Перо жар-птицы - страница 40
Я вышел из комнаты. На экране с микрофонами в руках вихлялась пара. Без устали ерзала вверх и вниз:
весело распевала пара.
Приглушив дуэт, я вернулся обратно.
…Мы вышли на лестничную площадку.
— Что это? — спросила Ольга Сергеевна чуть слышно, не решаясь произнести нависшее над нами слово.
— Не знаю, — ответил я, не глядя ей в глаза. — Пока что…
— Вы мне правду скажите.
Я взял ее за руку.
— Скажу только одно — надо ложиться в стационар.
— Операция?
— Может быть, но прежде всего — полное обследование, все анализы, рентген…
7.
На нашем берегу всеобщее оживление, повеял морской бриз, а проще говоря — вернулся Лаврентий. Собственно, вернулся он еще вчера, забежал ненадолго в кабинет, метеором промелькнул в клинике и сразу же укатил в министерство. В преддверии возвращения во всех корпусах стояла невообразимая кутерьма — Иван Федорович, наш новый завхоз, из интендантов-отставников, учредил генеральное приготовление к встрече: два дня подряд санитарки вытряхивали пыль из портьер, полотеры ерзали по паркету, Мотя натирала мелом дверные ручки.
Рабочий день на исходе. С папкой, уже распухшей от снимков и анализов, вхожу в приемную.
Лора счастлива вдвойне. Во-первых, по приезде Лаврентия от нее поотстанет Сокирко с его кисло-сладкими укорами по поводу недостаточной радивости, не относящихся к служебной программе телефонных разговоров с подругами и неизменно косыми взглядами на брюки в бесстыжую обтяжку, то ярко-пунцовые, то небесно-голубые. Во-вторых…
Она манит меня пальцем к своему столу и выдвигает верхний ящик.
— Посмотрите, Евгений Васильевич.
Среди бумаг со штампами и без оных, с резолюциями и еще без таковых, оберток из-под карамели и недоеденных хлебных корок я вижу внушительных размеров овальную коробку. Лора приподнимает верх. На белом атласе, в особых ячейках — универсальный набор красоты: губная помада разных цветов, от морковного до темно-малинового, столь же переменчивая гамма пудры, два заковыристых флакона духов и еще что-то косметическое.

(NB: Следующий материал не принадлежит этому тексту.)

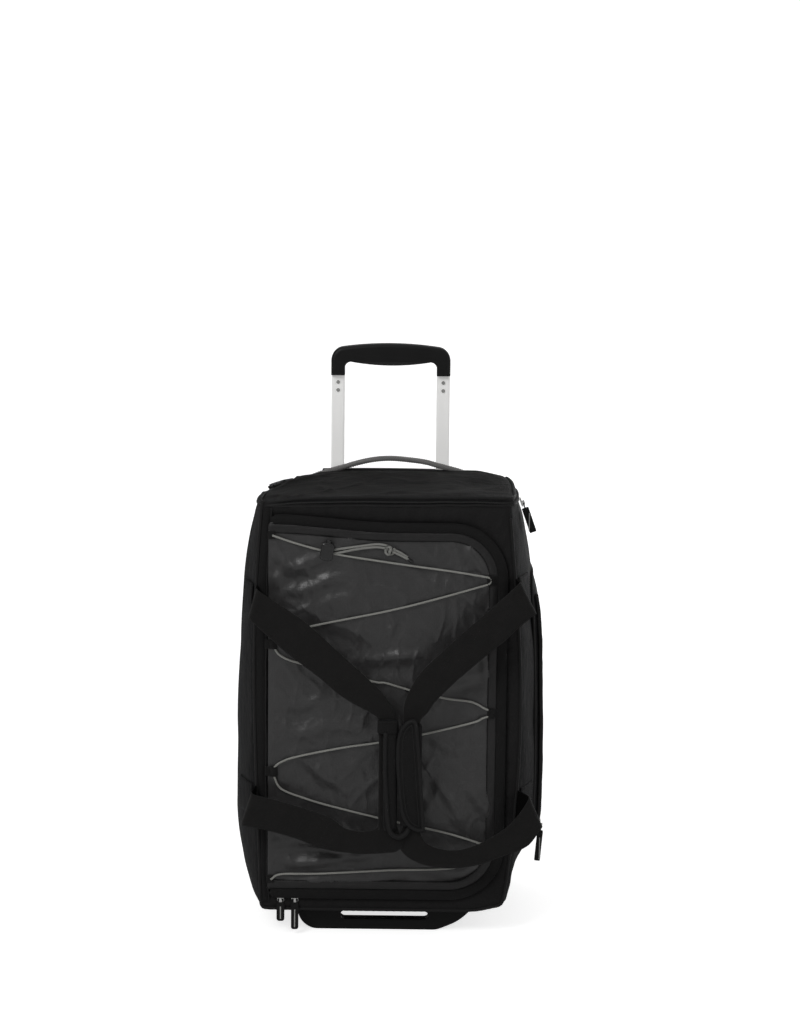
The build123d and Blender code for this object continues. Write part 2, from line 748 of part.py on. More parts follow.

— Ну, знаешь, — говорю я, — всякое видывал, но такое впервые. — И киваю на дверь Лаврентия. — Он?
Лора делает утвердительный жест.
— Вена! Смотрите…
И осторожно переворачивает коробку тыльной стороной.
— Не надо, не надо. И так верю. Скажи лучше — у себя?
— Ждет вас, уже спрашивал.
Я вхожу в кабинет.
Лаврентий чуть похудел, но взамен весовых излишков заметно посвежел и снова обрел утраченную в повседневных хлопотах осанистость. Во всех его повадках сквозит что-то молодцеватое, гусарское.
— Прошу, — слегка приподнимается он в своем кресле и, вертя «Медицинскую газету», показывает на стул.
— Прочел с удовольствием, отменнейшая статья. Если по правде, я бы так не смог.
— Перехваливаете, Лаврентий Степанович.
— Ничуть. Говорю без самоуничижения и комплиментов, хотя вы их любите.
— Вот уж чего не замечал за собой.
— Зато я замечал. Знаем мы вас…
Приличия ради задаю положенный вопрос:
— Как вы себя чувствуете? Вижу — превосходно.
— Не жалуюсь.
— А Елизавета Константиновна?
Он медлит с ответом.
— Что вам сказать… По мне — дай бог всякому, по ее — скверно, хуже, чем было. Но это между нами, — и, махнув рукой, от домашних проблем возвращается к статье. — Тоже читала, и ей очень понравилось…
Случайно я взглянул на стол. У чернильного прибора лежит знакомое уже почтовое извещение — гонорар из редакции. Вчера я видел его у Лоры — 203 рубля с мелочью. Поймав мой взгляд, Лаврентий тотчас же накрывает бланк томом «Медицинской энциклопедии». С чего бы такая конспирация! Впрочем, я пришел сюда не за тем.
— Лаврентий Степанович, — говорю я, выкладывая свою папку, — я по поводу Кривдина…
— Печально, весьма печально, — перебивает он. — Значит, в вашей палате. Рябуха говорил мне о вашем участии, о ваших подозрениях.
— По-моему, это началось до гриппа.
— Не исключено, не исключено, — барабанит он пальцами по столу.
— Кажется, опухоль операбельна. Ее можно удалить, а затем…
— Погодите, не торопитесь. Завтра посмотрю его на обходе. Анализы готовы?
Я протягиваю ему папку.
— Эритроцитов меньше нормы, — говорю я, подвигая листок с анализом крови.